Des riverains partagés
Devant l’église Saint-Honoré d’Eylau, qui jouxte cette place, Élisabeth ne mâche pas ses mots contre les livreurs : « Ils sont sans gêne, ils ne respectent rien et ils nous empêchent de circuler sur le trottoir. » « Je ne vois pas ce que fait la mairie », poursuit l’habitante, présente dans le quartier depuis quarante ans.

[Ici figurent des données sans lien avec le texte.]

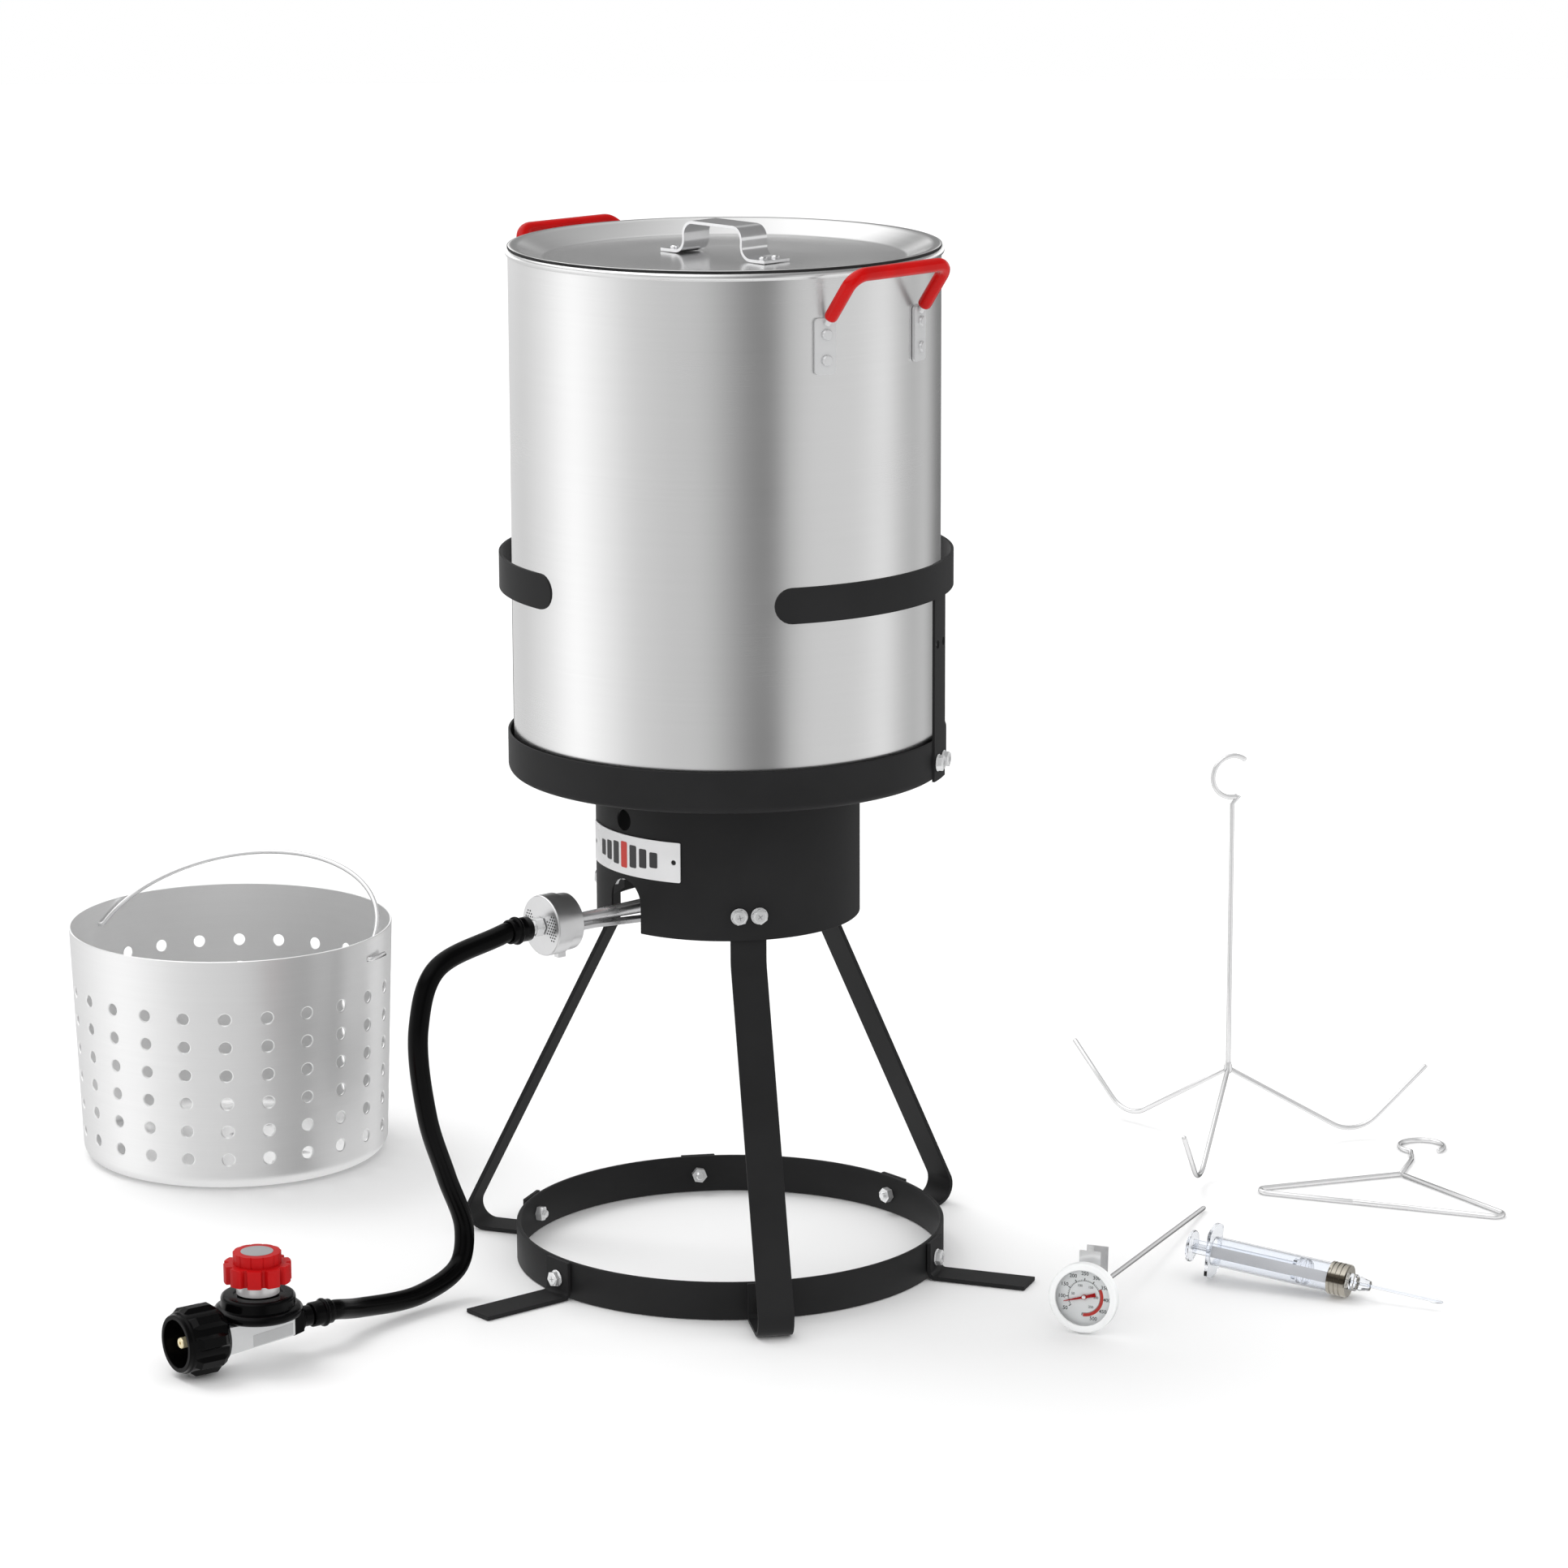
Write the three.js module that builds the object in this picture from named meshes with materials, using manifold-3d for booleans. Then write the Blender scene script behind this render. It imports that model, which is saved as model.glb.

Suzanna, qui a emménagé dans le quartier depuis moins longtemps, en promenade avec son chien, pointe du doigt l’insécurité que crée la multiplication du recours aux livreurs : « Les codes des immeubles circulent un peu partout, on ne sait pas qui y rentre, c’est ce que je trouve dangereux », affirme-t-elle. D’autres habitants sont moins durs : « Je n’ai jamais eu de problèmes avec eux », avoue spontanément Nathalie. Marc, qui s’est installé dans le quartier il y a deux ans, est plus sarcastique sur la question : « Les gens, s’ils veulent la tranquillité, qu’ils aillent à la campagne. »
À la sortie de la bouche de métro de la ligne 2, Lionel plaide, lui, pour la création d’espaces d’attente dédiés aux livreurs. « Ça permettrait d’éviter qu’ils soient regroupés au même endroit sur les trottoirs et qu’ils gênent les passants », explique-t-il. Une idée évoquée dans la charte, mais pas encore mise en place. La réflexion sur le développement de telles zones va être engagée entre la mairie et les deux entreprises de livraison.
Les zones blanches comme solution ?
D’autres collectivités, comme la ville de Boulogne-Billancourt, dans les Hauts-de-Seine, ont opté pour une solution plus radicale avec la mise en place de zones blanches. Ces aires circonscrites, au sein desquelles l’application ne fonctionne pas, empêchant ainsi les livreurs de recevoir des commandes à cet endroit. Elles sont déployées à la demande de la collectivité. Chez Uber Eats, qui est le seul acteur à pouvoir développer cette solution, on milite pour un usage limité de cette technique. « Aujourd’hui, nous privilégions la création d’un cadre de concertation, comme avec la mairie du 16e arrondissement, pour trouver des solutions pérennes à ces situations de nuisance », détaille Louise Pasin, porte-parole d’Uber.